Risks and counterarguments

  • High leverage. Debt-to-equity sits near 1.77x and enterprise value is roughly double market cap - sustained margin compression could force more aggressive deleveraging, which would weigh on the dividend and share price.
  • Snack segment weakness. Management explicitly cited snacks as underperforming in recent commentary, and a prolonged decline in this category would undermine revenue and operating margin recovery.
  • Dividend vulnerability. While current free cash flow looks to cover the dividend, continued earnings misses or heavy cash use for acquisitions could pressure the payout.
  • Index risk and institutional flows. With market cap close to levels that have triggered S&P 500 removals for other firms, index exclusion would remove a source of passive demand and could exacerbate downside pressure - an event noted in market commentary on 04/06/2026.
  • Macroeconomic and input-cost shocks. A resurgence in commodity or packaging costs, or logistic disruptions like those discussed around the Strait of Hormuz scenario, could push margins lower.
  • High short interest and short-volume spikes can accelerate downside during negative news; recent short interest rose meaningfully and days-to-cover has expanded at times, indicating an active short base.

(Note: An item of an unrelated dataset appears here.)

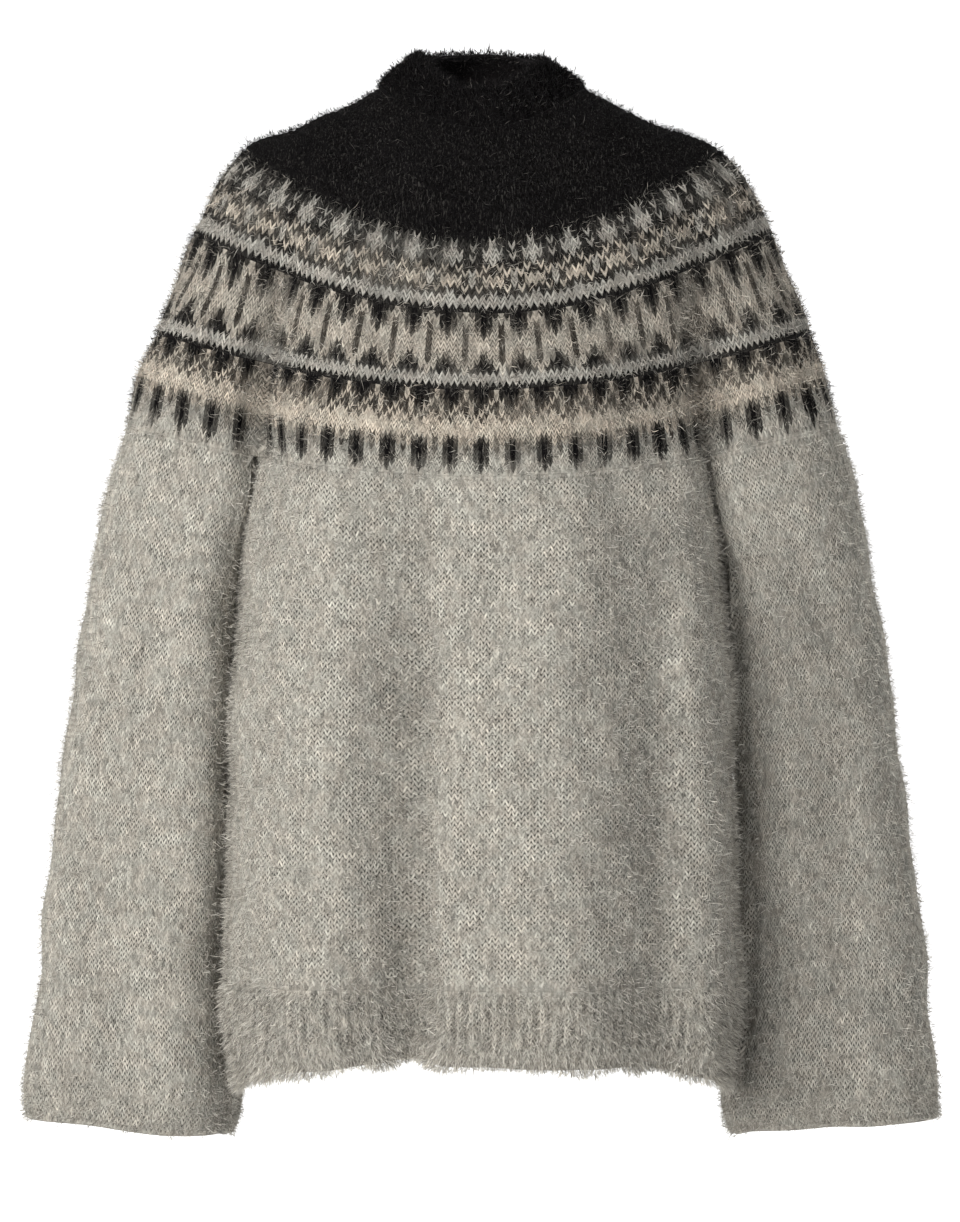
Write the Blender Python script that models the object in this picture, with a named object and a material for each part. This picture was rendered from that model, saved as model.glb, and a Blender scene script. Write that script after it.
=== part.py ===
"""Yoke sweater, filled out with no wearer in it, as thin closed walls of knit.

Metres, +Z up, front towards -Y, the wearer's left sleeve at +X. The origin is the point on the
wearer's neck that carries the garment: on the middle plane, level with the high point of the shoulder.

Every piece is a grid of outer points, worked out ring by ring. All the grids share their points
along the seams, so that one set of normals gives every wall its thickness. Each seam edge is then
drawn back by half a gap, so that neighbours lie close and don't touch.
"""

import math
from collections import namedtuple

import bpy
import numpy as np

# ---------------------------------------------------------------- driving dimensions

WALL = 0.0035             # knit and its nap
SEAM_GAP = 0.0003         # between two pieces at a seam
SLEEVE_CLEARANCE = 0.005  # between a sleeve and the body it hangs against
CLEARANCE_RUN = 0.030     # drop below the underarm over which that clearance opens

SLEEVE_COLUMNS = 18       # quads round a sleeve's outer side, where it meets the yoke
UNDERARM_COLUMNS = 6      # quads under the arm, from front to back
PANEL_COLUMNS = 24        # quads across the front or the back, between the underarms
YOKE_LEVELS = (0.0, 0.14, 0.26, 0.33, 0.40, 0.49, 0.60, 0.72, 0.86, 1.0)
BODY_LEVELS = (0.0, 0.06, 0.14, 0.26, 0.40, 0.55, 0.70, 0.85, 1.0)
SLEEVE_LEVELS = (0.0, 0.05, 0.11, 0.19, 0.28, 0.38, 0.48, 0.58, 0.68, 0.78, 0.88, 0.975, 1.0)
COLLAR_LEVELS = (0.0, 0.35, 0.70, 0.93, 1.0)
RIB_LEVELS = (0.0, 0.5, 1.0)

HEM_RIBS = 120            # all round
HEM_RIB_RELIEF = 0.0012
COLLAR_RIB_RELIEF = 0.0012

RING_SAMPLES = 720        # fine points on a ring before it is divided evenly
SHARP_ANGLE = 50          # degrees between two faces from which their edge is drawn sharp

# ---------------------------------------------------------------- rings of the yoke and collar

# share: how far down the yoke, 0 at the collar's foot and 1 at the underarm level.
# half_width and side_height place the ring over the arm; the reaches are its depth on the middle plane.
YokeRing = namedtuple("YokeRing",
                      "share half_width side_height front_reach front_height back_reach back_height")
YOKE_RINGS = (
    YokeRing(0.00, 0.076, 0.023, 0.064, -0.010, 0.078, 0.026),
    YokeRing(0.07, 0.097, 0.012, 0.074, -0.030, 0.087, 0.010),
    YokeRing(0.15, 0.124, -0.001, 0.083, -0.050, 0.095, -0.010),
    YokeRing(0.30, 0.176, -0.022, 0.097, -0.091, 0.106, -0.053),
    YokeRing(0.37, 0.193, -0.041, 0.104, -0.109, 0.111, -0.075),
    YokeRing(0.49, 0.209, -0.076, 0.112, -0.140, 0.115, -0.112),
    YokeRing(0.72, 0.240, -0.152, 0.119, -0.197, 0.117, -0.180),
    YokeRing(0.86, 0.253, -0.189, 0.120, -0.233, 0.115, -0.222),
    YokeRing(1.00, 0.263, -0.228, 0.119, -0.266, 0.112, -0.262),
)
RING_DIP = 2.2            # how sharply a ring drops from the arm to the middle of the chest
ARMPIT_START = 0.30       # share of the yoke at which the folds into the armpits begin

COLLAR_LEAN = 1.7         # over 1, so that the funnel is steep at its foot and leans in at its top
COLLAR_TOP = YokeRing(-1.0, 0.053, 0.049, 0.051, 0.017, 0.060, 0.056)

# ---------------------------------------------------------------- rings of the body

BodyRing = namedtuple("BodyRing", "height half_width front_reach back_reach")
BODY_RINGS = (
    BodyRing(-0.200, 0.168, 0.119, 0.113),
    BodyRing(-0.260, 0.172, 0.119, 0.112),
    BodyRing(-0.345, 0.178, 0.117, 0.106),
    BodyRing(-0.450, 0.183, 0.113, 0.102),
    BodyRing(-0.600, 0.187, 0.109, 0.105),
    BodyRing(-0.645, 0.188, 0.107, 0.105),
    BodyRing(-0.720, 0.181, 0.103, 0.100),
)
BODY_POWER = 2.4
RIB_TOP = -0.638          # where the body's plain knit turns into the hem's ribbing
HEM_FRONT = -0.694
HEM_SIDE = -0.714         # the hem hangs lower at the side seams
HEM_BACK = -0.700

# ---------------------------------------------------------------- rings of a sleeve

# height and centre of each ring, for the sleeve at +X; tilt is the ring's rise from its middle outwards
SleeveRing = namedtuple("SleeveRing", "share height centre_x centre_y half_width half_depth tilt")
SLEEVE_RINGS = (
    SleeveRing(0.00, -0.240, 0.211, 0.006, 0.052, 0.060, 0.22),
    SleeveRing(0.14, -0.310, 0.226, 0.014, 0.056, 0.062, 0.17),
    SleeveRing(0.38, -0.432, 0.243, 0.026, 0.062, 0.057, 0.11),
    SleeveRing(0.67, -0.577, 0.253, 0.034, 0.070, 0.051, 0.10),
    SleeveRing(0.84, -0.662, 0.257, 0.038, 0.077, 0.047, 0.09),
    SleeveRing(0.98, -0.738, 0.258, 0.040, 0.083, 0.044, 0.08),
    SleeveRing(1.00, -0.748, 0.258, 0.040, 0.081, 0.042, 0.08),
)
SEAM_BLEND = 0.22         # share of the sleeve over which the armhole's shape turns into the rings' own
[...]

Counterargument to the trade: One could argue that multiples are appropriately low and the dividend yield is a trap - if management's fix takes longer than expected and debt levels remain elevated, the stock could fall further, and a dividend cut would remove the main attraction. That is a credible scenario and the primary reason this trade is medium-risk and should be sized accordingly.

What would change my mind

I would become more bullish if management provides a clear, funded plan to reduce net leverage (specific debt-paydown targets), posts back-to-back quarters of margin improvement, or announces a meaningful productivity program that materially improves free cash flow conversion. Conversely, I would turn cautious or bearish if the company misses guidance again, cuts the dividend, or if net leverage rises materially due to an acquisition or unexpected charge.

Conclusion

Campbell's is a high-yield, high-stakes name. At $20.00 the stock offers an attractive yield and below-average valuation multiples against a backdrop of recognizable brands and positive free cash flow. The trade here is a pragmatic long: buy for income and the potential for a re-rating, but do so with an explicit stop and modest size because real execution and balance-sheet risks exist. If management can show tangible margin stabilization and begin to reduce leverage, the stock should have room to move toward the $26.00 target over a ~180 trading-day horizon.

Trade summary: Long CPB at $20.00, target $26.00, stop $18.50 - long term (180 trading days) - risk: medium.

Risks

  • Weakness in the snacks segment persists, delaying margin recovery and earnings improvement.
  • High leverage increases sensitivity to earnings misses and could lead to dividend pressure.
  • Market-cap / index risks: potential exclusion from the S&P could trigger forced selling.
  • Macroeconomic shocks or input-cost inflation (commodities, packaging, freight) could compress margins further.